If an alien is charged in violation of 18 U.S.C. 871, he or she will need to retain a criminal defense attorney to contest the charges. Depending on the facts of the case, an individual may have various ways of defending against the charges. An alien facing criminal charges is also well advised to consult with an experienced immigration attorney for a full consultation of what a conviction or plea may mean for his or her immigration situation.

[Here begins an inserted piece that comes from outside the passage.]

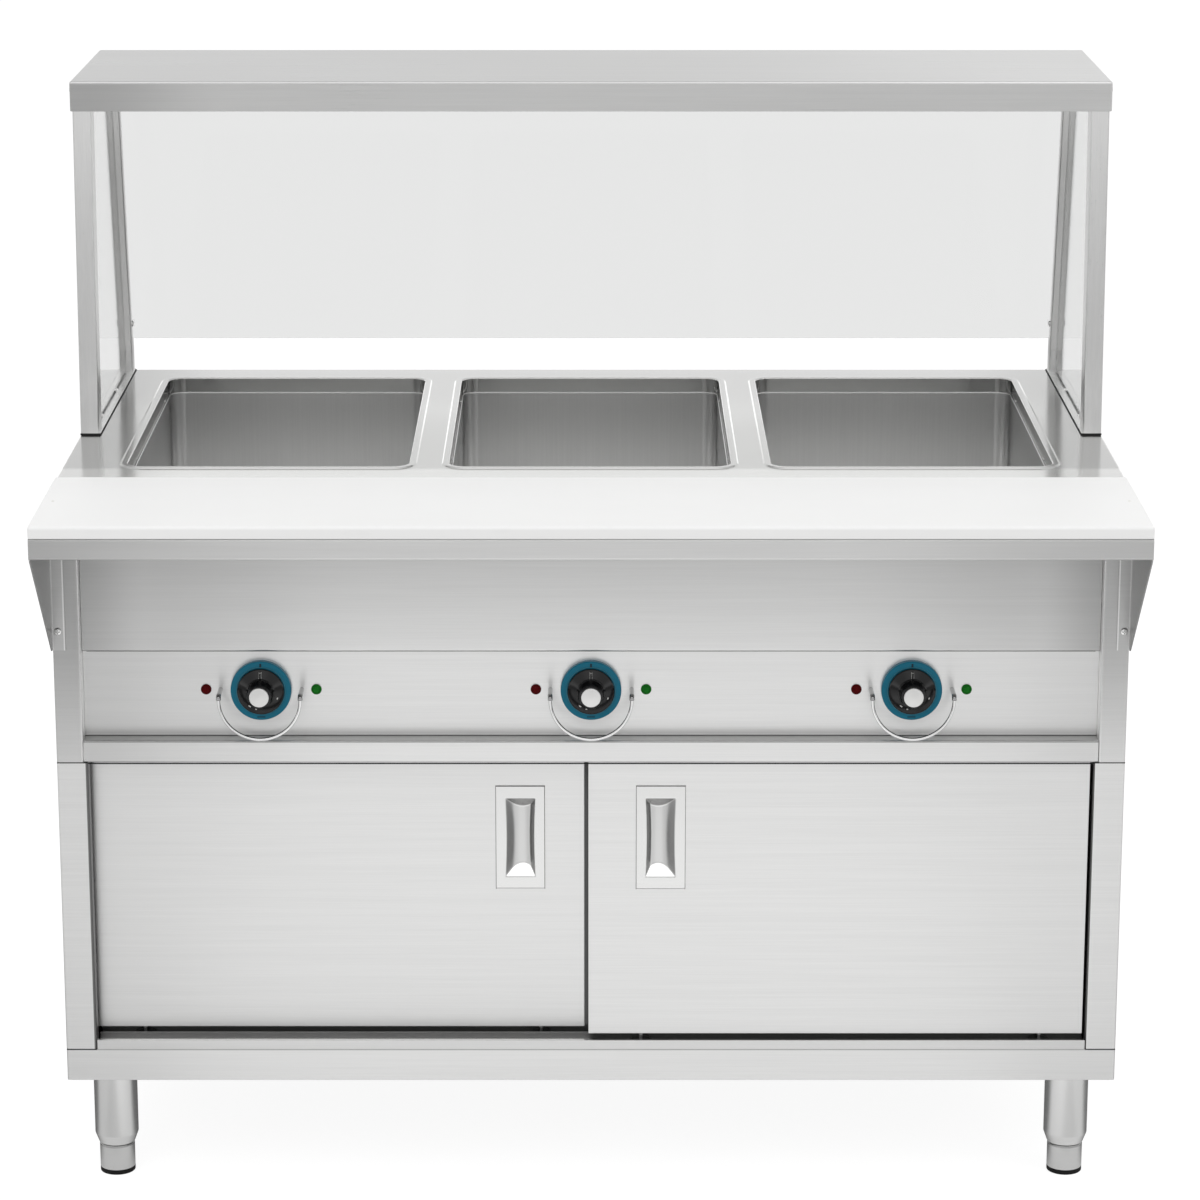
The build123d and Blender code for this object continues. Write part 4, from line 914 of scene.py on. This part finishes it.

It is important to note again that section 237(a)(2)(D)(ii) is not concerned with the length of sentence imposed under 18 U.S.C. 871. Whether an alien receives the minimum sentence of only a fine or a fine in conjunction with the maximum sentence of five years' imprisonment, he or she will be deportable under the INA. Although non-citizens are not allowed to vote in U.S. elections, they may criticize U.S. public officials just like U.S. citizens. However, the right to free public discourse does not extend to the making or conveying of threats against the President or other officer(s) in line for succession to the Presidency, not to mention threats against private individuals. U.S. citizens and non-citizens alike are well advised to keep political dissent within the confines of reasonable public discourse and not render threats to the body or person or anyone, including the President. If an alien is charged under this provision and intends to contest the charges, he or she should secure legal counsel immediately.